+++ SUPPLIED DATA
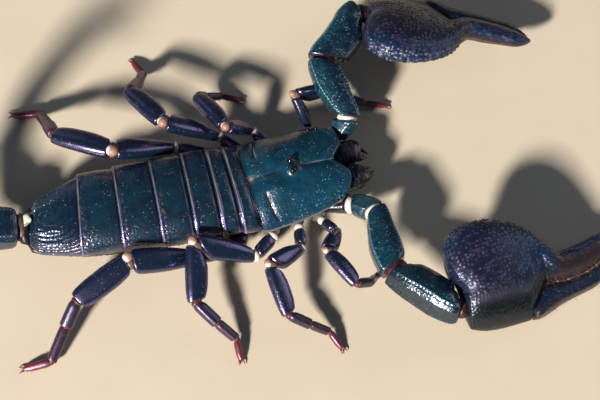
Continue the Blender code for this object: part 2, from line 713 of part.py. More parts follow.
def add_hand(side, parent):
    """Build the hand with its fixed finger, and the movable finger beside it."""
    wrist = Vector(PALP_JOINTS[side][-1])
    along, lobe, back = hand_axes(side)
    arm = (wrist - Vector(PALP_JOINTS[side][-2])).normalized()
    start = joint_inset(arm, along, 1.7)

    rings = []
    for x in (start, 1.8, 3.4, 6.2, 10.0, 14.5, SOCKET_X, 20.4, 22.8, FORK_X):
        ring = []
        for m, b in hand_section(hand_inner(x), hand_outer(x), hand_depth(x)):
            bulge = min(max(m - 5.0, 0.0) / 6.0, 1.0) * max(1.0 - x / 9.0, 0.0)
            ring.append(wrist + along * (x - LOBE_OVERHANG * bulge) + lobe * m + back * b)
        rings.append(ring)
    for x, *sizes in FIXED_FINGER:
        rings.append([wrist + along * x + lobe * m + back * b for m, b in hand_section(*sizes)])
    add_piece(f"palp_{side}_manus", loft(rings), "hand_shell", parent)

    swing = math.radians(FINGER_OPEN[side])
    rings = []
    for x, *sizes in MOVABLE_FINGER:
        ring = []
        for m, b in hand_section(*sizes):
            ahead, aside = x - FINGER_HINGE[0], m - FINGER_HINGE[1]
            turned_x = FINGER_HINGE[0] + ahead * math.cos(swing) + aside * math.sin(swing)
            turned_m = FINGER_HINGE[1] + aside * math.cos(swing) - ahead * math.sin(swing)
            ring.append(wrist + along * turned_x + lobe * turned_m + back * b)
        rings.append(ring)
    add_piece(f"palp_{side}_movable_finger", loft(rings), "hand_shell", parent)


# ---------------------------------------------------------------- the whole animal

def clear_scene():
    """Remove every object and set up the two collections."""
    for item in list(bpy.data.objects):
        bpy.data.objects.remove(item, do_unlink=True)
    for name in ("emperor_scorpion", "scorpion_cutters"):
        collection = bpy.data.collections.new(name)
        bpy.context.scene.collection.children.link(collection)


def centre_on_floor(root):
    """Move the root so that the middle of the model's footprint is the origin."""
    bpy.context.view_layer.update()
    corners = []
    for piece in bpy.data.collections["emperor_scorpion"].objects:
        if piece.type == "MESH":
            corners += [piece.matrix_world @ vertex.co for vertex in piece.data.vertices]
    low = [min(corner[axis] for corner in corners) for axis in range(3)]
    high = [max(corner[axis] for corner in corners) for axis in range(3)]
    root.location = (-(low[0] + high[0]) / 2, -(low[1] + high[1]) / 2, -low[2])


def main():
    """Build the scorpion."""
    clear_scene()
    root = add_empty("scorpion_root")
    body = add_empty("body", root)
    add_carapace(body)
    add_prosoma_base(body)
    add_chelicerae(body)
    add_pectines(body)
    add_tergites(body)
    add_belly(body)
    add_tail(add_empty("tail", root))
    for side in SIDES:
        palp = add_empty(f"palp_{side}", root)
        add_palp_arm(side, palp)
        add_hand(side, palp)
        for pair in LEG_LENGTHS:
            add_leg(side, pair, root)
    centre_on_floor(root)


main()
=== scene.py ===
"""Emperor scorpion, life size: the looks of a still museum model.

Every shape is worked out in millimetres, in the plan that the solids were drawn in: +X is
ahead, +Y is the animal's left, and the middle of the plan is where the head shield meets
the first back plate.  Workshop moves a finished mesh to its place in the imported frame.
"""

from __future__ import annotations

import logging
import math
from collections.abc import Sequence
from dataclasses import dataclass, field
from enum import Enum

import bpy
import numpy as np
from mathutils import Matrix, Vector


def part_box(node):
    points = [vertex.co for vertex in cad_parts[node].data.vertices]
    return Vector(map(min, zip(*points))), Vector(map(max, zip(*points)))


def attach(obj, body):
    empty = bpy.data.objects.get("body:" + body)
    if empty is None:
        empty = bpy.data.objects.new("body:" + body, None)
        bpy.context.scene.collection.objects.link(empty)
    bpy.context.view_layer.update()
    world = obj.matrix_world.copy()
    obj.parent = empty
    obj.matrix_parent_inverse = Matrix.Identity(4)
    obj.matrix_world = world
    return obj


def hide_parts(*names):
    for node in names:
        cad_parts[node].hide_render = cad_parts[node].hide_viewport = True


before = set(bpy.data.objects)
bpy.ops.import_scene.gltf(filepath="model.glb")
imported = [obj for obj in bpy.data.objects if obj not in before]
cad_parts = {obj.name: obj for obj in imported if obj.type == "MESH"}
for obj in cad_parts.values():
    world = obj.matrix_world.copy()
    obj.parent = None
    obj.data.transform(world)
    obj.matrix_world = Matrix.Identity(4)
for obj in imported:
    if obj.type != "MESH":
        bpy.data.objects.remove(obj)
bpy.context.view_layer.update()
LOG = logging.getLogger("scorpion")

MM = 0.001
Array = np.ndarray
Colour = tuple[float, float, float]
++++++
WORK TO BE COMPLETED. Within the listing above, give again exactly every line from the line with "add_palp_arm(side, palp)" through the line with "cad_parts[node].hide_render = cad_parts[node].hide_viewport", both included, and no other line.

FINAL ANSWER.
        add_palp_arm(side, palp)
        add_hand(side, palp)
        for pair in LEG_LENGTHS:
            add_leg(side, pair, root)
    centre_on_floor(root)


main()
=== scene.py ===
"""Emperor scorpion, life size: the looks of a still museum model.

Every shape is worked out in millimetres, in the plan that the solids were drawn in: +X is
ahead, +Y is the animal's left, and the middle of the plan is where the head shield meets
the first back plate.  Workshop moves a finished mesh to its place in the imported frame.
"""

from __future__ import annotations

import logging
import math
from collections.abc import Sequence
from dataclasses import dataclass, field
from enum import Enum

import bpy
import numpy as np
from mathutils import Matrix, Vector


def part_box(node):
    points = [vertex.co for vertex in cad_parts[node].data.vertices]
    return Vector(map(min, zip(*points))), Vector(map(max, zip(*points)))


def attach(obj, body):
    empty = bpy.data.objects.get("body:" + body)
    if empty is None:
        empty = bpy.data.objects.new("body:" + body, None)
        bpy.context.scene.collection.objects.link(empty)
    bpy.context.view_layer.update()
    world = obj.matrix_world.copy()
    obj.parent = empty
    obj.matrix_parent_inverse = Matrix.Identity(4)
    obj.matrix_world = world
    return obj


def hide_parts(*names):
    for node in names:
        cad_parts[node].hide_render = cad_parts[node].hide_viewport = True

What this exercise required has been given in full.